O representante do Instituto Marielle Franco, Giovanni Oliveira, também criticou o mérito da PEC.

— A anistia aos partidos e a flexibilização das regras de fiscalização e sansões abrem precedente gravoso para a impunidade e a falta de responsabilidade com os recursos públicos. Isso descredibiliza o sistema político eleitoral brasileiro, o sistema de justiça e a confiança nas instituições, uma vez que concede poder aos partidos para desrespeitar as leis constitucionais e obter o perdão — disse.

Para Beatriz Lourenço, representante do Instituto de Referência Negra Peregum, nenhum partido político com representação no Congresso Nacional respeitou a distribuição correta dos recursos.

— A anistia, que deveria servir como exceção e não como regra, tem servido para que os partidos possam descumprir determinações legais, mediante uma busca desenfreada por brechas na lei que protejam contra qualquer tipo de sanção. Isso mantem o status quo do privilégio branco e masculinista, que age com retrocesso para barrar avanços alcançados por meio da luta de grupos subrepresentados — analisou.

O ex-ministro do Ministério da Igualdade Racial Martvs Chagas também criticou o teor da PEC 9/2023. Mas cobrou uma maior participação de pessoas negras nas organizações partidárias.

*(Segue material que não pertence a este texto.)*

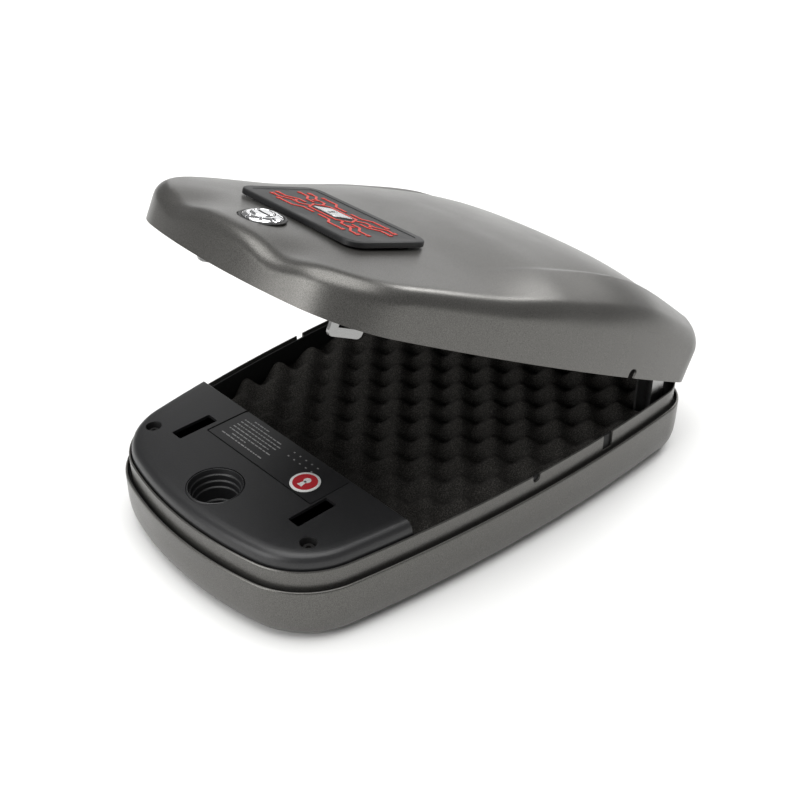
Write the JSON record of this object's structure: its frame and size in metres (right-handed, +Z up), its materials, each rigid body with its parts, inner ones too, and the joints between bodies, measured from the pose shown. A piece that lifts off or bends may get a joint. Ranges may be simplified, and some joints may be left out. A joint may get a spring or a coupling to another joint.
{
  "type": "gun safe",
  "caption": "Small steel pistol safe with a rear-hinged domed lid, reader pad, key lock, motor latch, black control cover and egg-crate foam, shown with the lid open.",
  "frame": {"origin": "under the middle of the base, on the surface that the safe stands on", "axes": "+Z up, the lock end faces -Y, the hinge end faces +Y, +X is to the right when facing the lock end"},
  "size_m": [0.2268, 0.346, 0.2107],
  "materials": {
    "gunmetal_paint": "fine-grained metallic powder coat",
    "zinc_steel": "zinc plated",
    "black_steel": "black oxide",
    "black_plastic": "satin moulded",
    "rubber": "matte",
    "pad_rubber": "satin",
    "foam": "open-cell foam",
    "label_film": "printed film",
    "red_ink": "printed",
    "silver_ink": "printed",
    "chrome": "polished",
    "brass": "machined",
    "board": "solder mask",
    "cell_wrap": "shrink wrap"
  },
  "bodies": {
    "base": {"base_shell": "gunmetal_paint", "inner_collar": "gunmetal_paint", "seam_gasket": "rubber", "base_liner": "black_plastic", "base_foam": "foam", "front_cover": "black_plastic", "cover_screw_left": "black_steel", "cover_screw_right": "black_steel", "lock_receiver": "black_plastic", "label_plate": "label_film", "round_seal": "red_ink", "latch_guide": "black_plastic", "latch_motor": "zinc_steel", "circuit_board": "board", "battery_holder": "black_plastic", "battery_cell_1": "cell_wrap", "battery_cell_2": "cell_wrap", "battery_cell_3": "cell_wrap", "battery_cell_4": "cell_wrap", "battery_hatch": "black_plastic", "hatch_screw": "black_steel", "power_inlet": "black_plastic", "foot_front_left": "rubber", "foot_front_right": "rubber", "foot_rear_left": "rubber", "foot_rear_right": "rubber", "stop_post_left": "zinc_steel", "stop_post_right": "zinc_steel", "stop_bumper_left": "rubber", "stop_bumper_right": "rubber", "hinge_base_left": "black_steel", "hinge_base_right": "black_steel", "hinge_pin_left": "zinc_steel", "hinge_pin_right": "zinc_steel", "hinge_spring_left": "zinc_steel", "hinge_spring_right": "zinc_steel"},
    "lid": {"lid_shell": "gunmetal_paint", "lid_liner": "black_plastic", "lid_foam": "foam", "latch_hook_left": "zinc_steel", "latch_hook_right": "zinc_steel", "reader_pad": "pad_rubber", "pad_traces": "red_ink", "pad_emblem": "silver_ink", "reader_board": "board", "lock_bezel": "chrome", "lock_barrel": "zinc_steel", "lock_nut": "zinc_steel", "hinge_lid_left": "black_steel", "hinge_lid_right": "black_steel"},
    "lock_plug": {"lock_plug": "chrome", "lock_cam": "zinc_steel"},
    "latch": {"latch_bar": "zinc_steel"},
    "pinion": {"motor_pinion": "brass"}
  },
  "joints": [
    {"name": "lid_hinge", "type": "hinge", "parent": "base", "child": "lid", "pos_m": [0, 0.1738, 0.0401], "axis": [-1, 0, 0], "range_deg": [-27.3, 45]},
    {"name": "lock_turn", "type": "hinge", "parent": "lid", "child": "lock_plug", "pos_m": [0, -0.09181, 0.20422], "axis": [0, 0.23, 0.9732], "range_deg": [0, 90]},
    {"name": "latch_slide", "type": "slide", "parent": "base", "child": "latch", "axis": [1, 0, 0], "range_m": [0, 0.006]},
    {"name": "pinion_spin", "type": "hinge", "parent": "base", "child": "pinion", "pos_m": [0.04, -0.0865, 0.031], "axis": [0, 0, 1], "range_deg": [-15, 105]}
  ],
  "couplings": [
    {"joint": "pinion_spin", "follows": "latch_slide", "rad_per_m": 250}
  ]
}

— Se a gente é tão bom na sociedade civil, se é de base, se conversa com a base, se tem a confiança da base, por que a gente não conversa com essa base e fala para essa base toda se filiar aos partidos políticos e tomar o poder das pessoas brancas que lá estão? Se não é isso, não muda — disse.

Tramitação

A PEC 9/2023 aguarda relatório do senador Marcelo Castro (MDB-PI) na Comissão de Constituição e Justiça (CCJ). A votação da matéria está prevista para a reunião da próxima quarta-feira (14).